§ **GOAL OF THE EXERCISE**: Copy out every line of the data exactly.

§ **DATA**:
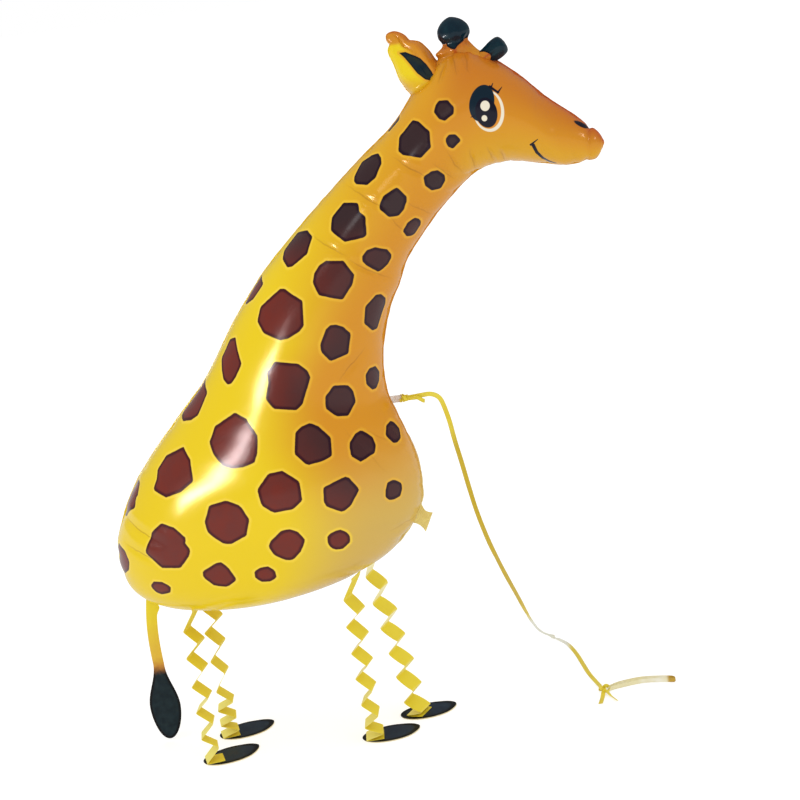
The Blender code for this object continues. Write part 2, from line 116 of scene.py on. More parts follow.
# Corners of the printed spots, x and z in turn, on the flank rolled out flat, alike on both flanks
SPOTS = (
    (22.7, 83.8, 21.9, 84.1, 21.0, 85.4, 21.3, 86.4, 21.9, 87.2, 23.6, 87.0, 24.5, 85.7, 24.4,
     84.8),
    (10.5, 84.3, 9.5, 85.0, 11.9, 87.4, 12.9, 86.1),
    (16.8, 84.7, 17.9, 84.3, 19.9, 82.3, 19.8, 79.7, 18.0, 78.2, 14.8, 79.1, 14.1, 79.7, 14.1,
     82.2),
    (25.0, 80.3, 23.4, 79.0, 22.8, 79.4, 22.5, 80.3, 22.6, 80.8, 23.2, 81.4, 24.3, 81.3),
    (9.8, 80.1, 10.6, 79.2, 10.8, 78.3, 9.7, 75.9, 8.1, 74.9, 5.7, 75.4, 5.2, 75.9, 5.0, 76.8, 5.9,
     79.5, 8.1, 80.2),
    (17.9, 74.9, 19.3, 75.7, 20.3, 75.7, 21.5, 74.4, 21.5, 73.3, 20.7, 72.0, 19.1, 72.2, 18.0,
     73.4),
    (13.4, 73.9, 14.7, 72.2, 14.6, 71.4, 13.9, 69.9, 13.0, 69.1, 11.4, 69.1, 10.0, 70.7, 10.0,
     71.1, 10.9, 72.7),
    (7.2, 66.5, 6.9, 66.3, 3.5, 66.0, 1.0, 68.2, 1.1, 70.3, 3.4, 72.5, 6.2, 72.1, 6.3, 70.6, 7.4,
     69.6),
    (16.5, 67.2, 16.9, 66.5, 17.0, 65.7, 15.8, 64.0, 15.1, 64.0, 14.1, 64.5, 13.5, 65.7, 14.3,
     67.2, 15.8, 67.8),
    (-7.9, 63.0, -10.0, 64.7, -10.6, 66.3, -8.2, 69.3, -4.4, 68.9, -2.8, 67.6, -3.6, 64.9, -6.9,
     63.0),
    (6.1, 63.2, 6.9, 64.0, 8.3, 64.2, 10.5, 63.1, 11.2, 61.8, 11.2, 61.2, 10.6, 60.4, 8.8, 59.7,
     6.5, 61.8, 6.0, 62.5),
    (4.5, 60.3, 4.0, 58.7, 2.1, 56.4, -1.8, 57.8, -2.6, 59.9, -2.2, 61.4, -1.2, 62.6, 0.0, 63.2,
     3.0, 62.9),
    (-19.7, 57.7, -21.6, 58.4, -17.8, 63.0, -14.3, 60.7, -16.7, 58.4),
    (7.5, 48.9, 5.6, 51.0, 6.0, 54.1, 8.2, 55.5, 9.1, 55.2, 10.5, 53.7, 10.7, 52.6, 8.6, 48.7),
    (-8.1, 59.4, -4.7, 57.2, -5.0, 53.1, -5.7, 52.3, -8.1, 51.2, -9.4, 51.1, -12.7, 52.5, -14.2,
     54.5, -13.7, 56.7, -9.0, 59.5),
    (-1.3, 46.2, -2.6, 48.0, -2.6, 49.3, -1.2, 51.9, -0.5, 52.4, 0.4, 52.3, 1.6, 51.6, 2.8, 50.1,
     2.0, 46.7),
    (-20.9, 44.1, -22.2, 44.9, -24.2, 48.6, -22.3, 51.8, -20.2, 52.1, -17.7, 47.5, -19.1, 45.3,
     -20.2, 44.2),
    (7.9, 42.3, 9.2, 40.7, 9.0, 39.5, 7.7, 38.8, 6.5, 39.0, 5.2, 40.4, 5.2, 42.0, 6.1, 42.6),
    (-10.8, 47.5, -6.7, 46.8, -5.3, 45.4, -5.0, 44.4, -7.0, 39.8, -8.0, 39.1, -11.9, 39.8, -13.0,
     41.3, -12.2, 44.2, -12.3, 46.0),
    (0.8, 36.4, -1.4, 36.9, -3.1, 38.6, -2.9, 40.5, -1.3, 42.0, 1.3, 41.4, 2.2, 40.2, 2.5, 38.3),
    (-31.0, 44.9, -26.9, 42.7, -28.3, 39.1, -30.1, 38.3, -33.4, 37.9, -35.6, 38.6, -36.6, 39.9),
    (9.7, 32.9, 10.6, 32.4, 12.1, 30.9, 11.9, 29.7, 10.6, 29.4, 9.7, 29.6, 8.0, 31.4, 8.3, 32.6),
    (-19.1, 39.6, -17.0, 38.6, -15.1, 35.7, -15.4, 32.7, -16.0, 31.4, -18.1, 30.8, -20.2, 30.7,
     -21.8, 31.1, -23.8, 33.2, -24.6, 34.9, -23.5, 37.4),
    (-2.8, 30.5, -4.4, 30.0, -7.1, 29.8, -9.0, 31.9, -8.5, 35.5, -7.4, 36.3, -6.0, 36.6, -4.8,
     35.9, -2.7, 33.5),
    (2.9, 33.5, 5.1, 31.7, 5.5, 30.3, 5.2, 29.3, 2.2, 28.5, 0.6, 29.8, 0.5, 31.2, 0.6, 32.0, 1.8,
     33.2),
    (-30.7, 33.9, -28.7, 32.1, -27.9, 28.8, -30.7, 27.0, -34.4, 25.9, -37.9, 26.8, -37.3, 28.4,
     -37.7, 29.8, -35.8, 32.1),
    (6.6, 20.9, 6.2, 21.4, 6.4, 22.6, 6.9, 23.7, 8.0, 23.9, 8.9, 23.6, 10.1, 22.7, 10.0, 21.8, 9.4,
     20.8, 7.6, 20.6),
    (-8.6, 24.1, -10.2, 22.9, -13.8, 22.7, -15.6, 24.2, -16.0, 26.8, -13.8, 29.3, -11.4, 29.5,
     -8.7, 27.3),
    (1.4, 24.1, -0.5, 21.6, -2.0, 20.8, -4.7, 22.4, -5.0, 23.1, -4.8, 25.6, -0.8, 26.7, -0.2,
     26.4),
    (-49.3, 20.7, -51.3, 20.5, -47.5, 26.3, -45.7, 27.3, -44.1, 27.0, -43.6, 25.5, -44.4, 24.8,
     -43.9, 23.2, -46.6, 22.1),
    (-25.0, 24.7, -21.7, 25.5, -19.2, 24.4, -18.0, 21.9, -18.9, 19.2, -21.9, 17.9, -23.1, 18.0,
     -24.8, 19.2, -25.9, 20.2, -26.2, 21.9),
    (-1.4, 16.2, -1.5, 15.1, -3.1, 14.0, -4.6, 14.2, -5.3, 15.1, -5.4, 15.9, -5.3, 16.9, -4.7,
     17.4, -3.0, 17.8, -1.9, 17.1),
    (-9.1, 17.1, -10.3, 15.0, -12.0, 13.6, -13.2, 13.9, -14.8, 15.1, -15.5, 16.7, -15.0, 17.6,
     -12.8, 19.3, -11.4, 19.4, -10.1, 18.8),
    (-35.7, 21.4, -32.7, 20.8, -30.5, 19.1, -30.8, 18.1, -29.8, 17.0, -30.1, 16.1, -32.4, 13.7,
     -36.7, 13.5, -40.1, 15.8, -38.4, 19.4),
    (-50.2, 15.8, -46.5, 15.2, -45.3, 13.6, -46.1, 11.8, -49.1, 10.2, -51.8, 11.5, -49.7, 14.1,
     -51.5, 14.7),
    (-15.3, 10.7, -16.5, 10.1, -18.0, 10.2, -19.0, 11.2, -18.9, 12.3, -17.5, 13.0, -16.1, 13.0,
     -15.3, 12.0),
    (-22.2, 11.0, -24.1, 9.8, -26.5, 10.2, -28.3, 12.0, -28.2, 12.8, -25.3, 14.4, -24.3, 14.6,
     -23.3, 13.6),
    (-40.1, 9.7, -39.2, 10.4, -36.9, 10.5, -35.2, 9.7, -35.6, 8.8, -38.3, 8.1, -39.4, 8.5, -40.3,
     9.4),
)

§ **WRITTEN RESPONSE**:
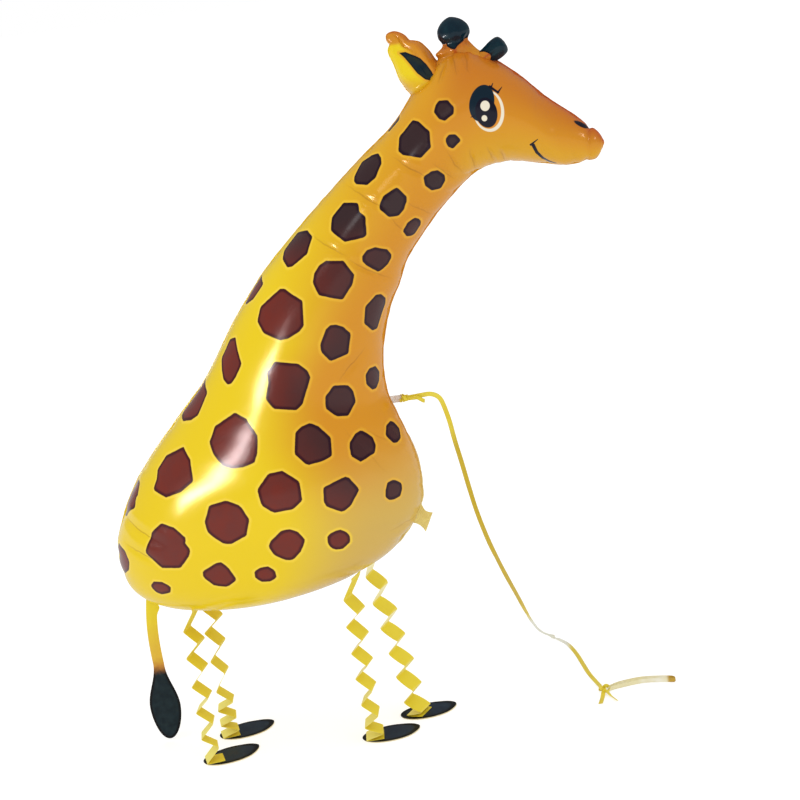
The Blender code for this object continues. Write part 2, from line 116 of scene.py on. More parts follow.
# Corners of the printed spots, x and z in turn, on the flank rolled out flat, alike on both flanks
SPOTS = (
    (22.7, 83.8, 21.9, 84.1, 21.0, 85.4, 21.3, 86.4, 21.9, 87.2, 23.6, 87.0, 24.5, 85.7, 24.4,
     84.8),
    (10.5, 84.3, 9.5, 85.0, 11.9, 87.4, 12.9, 86.1),
    (16.8, 84.7, 17.9, 84.3, 19.9, 82.3, 19.8, 79.7, 18.0, 78.2, 14.8, 79.1, 14.1, 79.7, 14.1,
     82.2),
    (25.0, 80.3, 23.4, 79.0, 22.8, 79.4, 22.5, 80.3, 22.6, 80.8, 23.2, 81.4, 24.3, 81.3),
    (9.8, 80.1, 10.6, 79.2, 10.8, 78.3, 9.7, 75.9, 8.1, 74.9, 5.7, 75.4, 5.2, 75.9, 5.0, 76.8, 5.9,
     79.5, 8.1, 80.2),
    (17.9, 74.9, 19.3, 75.7, 20.3, 75.7, 21.5, 74.4, 21.5, 73.3, 20.7, 72.0, 19.1, 72.2, 18.0,
     73.4),
    (13.4, 73.9, 14.7, 72.2, 14.6, 71.4, 13.9, 69.9, 13.0, 69.1, 11.4, 69.1, 10.0, 70.7, 10.0,
     71.1, 10.9, 72.7),
    (7.2, 66.5, 6.9, 66.3, 3.5, 66.0, 1.0, 68.2, 1.1, 70.3, 3.4, 72.5, 6.2, 72.1, 6.3, 70.6, 7.4,
     69.6),
    (16.5, 67.2, 16.9, 66.5, 17.0, 65.7, 15.8, 64.0, 15.1, 64.0, 14.1, 64.5, 13.5, 65.7, 14.3,
     67.2, 15.8, 67.8),
    (-7.9, 63.0, -10.0, 64.7, -10.6, 66.3, -8.2, 69.3, -4.4, 68.9, -2.8, 67.6, -3.6, 64.9, -6.9,
     63.0),
    (6.1, 63.2, 6.9, 64.0, 8.3, 64.2, 10.5, 63.1, 11.2, 61.8, 11.2, 61.2, 10.6, 60.4, 8.8, 59.7,
     6.5, 61.8, 6.0, 62.5),
    (4.5, 60.3, 4.0, 58.7, 2.1, 56.4, -1.8, 57.8, -2.6, 59.9, -2.2, 61.4, -1.2, 62.6, 0.0, 63.2,
     3.0, 62.9),
    (-19.7, 57.7, -21.6, 58.4, -17.8, 63.0, -14.3, 60.7, -16.7, 58.4),
    (7.5, 48.9, 5.6, 51.0, 6.0, 54.1, 8.2, 55.5, 9.1, 55.2, 10.5, 53.7, 10.7, 52.6, 8.6, 48.7),
    (-8.1, 59.4, -4.7, 57.2, -5.0, 53.1, -5.7, 52.3, -8.1, 51.2, -9.4, 51.1, -12.7, 52.5, -14.2,
     54.5, -13.7, 56.7, -9.0, 59.5),
    (-1.3, 46.2, -2.6, 48.0, -2.6, 49.3, -1.2, 51.9, -0.5, 52.4, 0.4, 52.3, 1.6, 51.6, 2.8, 50.1,
     2.0, 46.7),
    (-20.9, 44.1, -22.2, 44.9, -24.2, 48.6, -22.3, 51.8, -20.2, 52.1, -17.7, 47.5, -19.1, 45.3,
     -20.2, 44.2),
    (7.9, 42.3, 9.2, 40.7, 9.0, 39.5, 7.7, 38.8, 6.5, 39.0, 5.2, 40.4, 5.2, 42.0, 6.1, 42.6),
    (-10.8, 47.5, -6.7, 46.8, -5.3, 45.4, -5.0, 44.4, -7.0, 39.8, -8.0, 39.1, -11.9, 39.8, -13.0,
     41.3, -12.2, 44.2, -12.3, 46.0),
    (0.8, 36.4, -1.4, 36.9, -3.1, 38.6, -2.9, 40.5, -1.3, 42.0, 1.3, 41.4, 2.2, 40.2, 2.5, 38.3),
    (-31.0, 44.9, -26.9, 42.7, -28.3, 39.1, -30.1, 38.3, -33.4, 37.9, -35.6, 38.6, -36.6, 39.9),
    (9.7, 32.9, 10.6, 32.4, 12.1, 30.9, 11.9, 29.7, 10.6, 29.4, 9.7, 29.6, 8.0, 31.4, 8.3, 32.6),
    (-19.1, 39.6, -17.0, 38.6, -15.1, 35.7, -15.4, 32.7, -16.0, 31.4, -18.1, 30.8, -20.2, 30.7,
     -21.8, 31.1, -23.8, 33.2, -24.6, 34.9, -23.5, 37.4),
    (-2.8, 30.5, -4.4, 30.0, -7.1, 29.8, -9.0, 31.9, -8.5, 35.5, -7.4, 36.3, -6.0, 36.6, -4.8,
     35.9, -2.7, 33.5),
    (2.9, 33.5, 5.1, 31.7, 5.5, 30.3, 5.2, 29.3, 2.2, 28.5, 0.6, 29.8, 0.5, 31.2, 0.6, 32.0, 1.8,
     33.2),
    (-30.7, 33.9, -28.7, 32.1, -27.9, 28.8, -30.7, 27.0, -34.4, 25.9, -37.9, 26.8, -37.3, 28.4,
     -37.7, 29.8, -35.8, 32.1),
    (6.6, 20.9, 6.2, 21.4, 6.4, 22.6, 6.9, 23.7, 8.0, 23.9, 8.9, 23.6, 10.1, 22.7, 10.0, 21.8, 9.4,
     20.8, 7.6, 20.6),
    (-8.6, 24.1, -10.2, 22.9, -13.8, 22.7, -15.6, 24.2, -16.0, 26.8, -13.8, 29.3, -11.4, 29.5,
     -8.7, 27.3),
    (1.4, 24.1, -0.5, 21.6, -2.0, 20.8, -4.7, 22.4, -5.0, 23.1, -4.8, 25.6, -0.8, 26.7, -0.2,
     26.4),
    (-49.3, 20.7, -51.3, 20.5, -47.5, 26.3, -45.7, 27.3, -44.1, 27.0, -43.6, 25.5, -44.4, 24.8,
     -43.9, 23.2, -46.6, 22.1),
    (-25.0, 24.7, -21.7, 25.5, -19.2, 24.4, -18.0, 21.9, -18.9, 19.2, -21.9, 17.9, -23.1, 18.0,
     -24.8, 19.2, -25.9, 20.2, -26.2, 21.9),
    (-1.4, 16.2, -1.5, 15.1, -3.1, 14.0, -4.6, 14.2, -5.3, 15.1, -5.4, 15.9, -5.3, 16.9, -4.7,
     17.4, -3.0, 17.8, -1.9, 17.1),
    (-9.1, 17.1, -10.3, 15.0, -12.0, 13.6, -13.2, 13.9, -14.8, 15.1, -15.5, 16.7, -15.0, 17.6,
     -12.8, 19.3, -11.4, 19.4, -10.1, 18.8),
    (-35.7, 21.4, -32.7, 20.8, -30.5, 19.1, -30.8, 18.1, -29.8, 17.0, -30.1, 16.1, -32.4, 13.7,
     -36.7, 13.5, -40.1, 15.8, -38.4, 19.4),
    (-50.2, 15.8, -46.5, 15.2, -45.3, 13.6, -46.1, 11.8, -49.1, 10.2, -51.8, 11.5, -49.7, 14.1,
     -51.5, 14.7),
    (-15.3, 10.7, -16.5, 10.1, -18.0, 10.2, -19.0, 11.2, -18.9, 12.3, -17.5, 13.0, -16.1, 13.0,
     -15.3, 12.0),
    (-22.2, 11.0, -24.1, 9.8, -26.5, 10.2, -28.3, 12.0, -28.2, 12.8, -25.3, 14.4, -24.3, 14.6,
     -23.3, 13.6),
    (-40.1, 9.7, -39.2, 10.4, -36.9, 10.5, -35.2, 9.7, -35.6, 8.8, -38.3, 8.1, -39.4, 8.5, -40.3,
     9.4),
)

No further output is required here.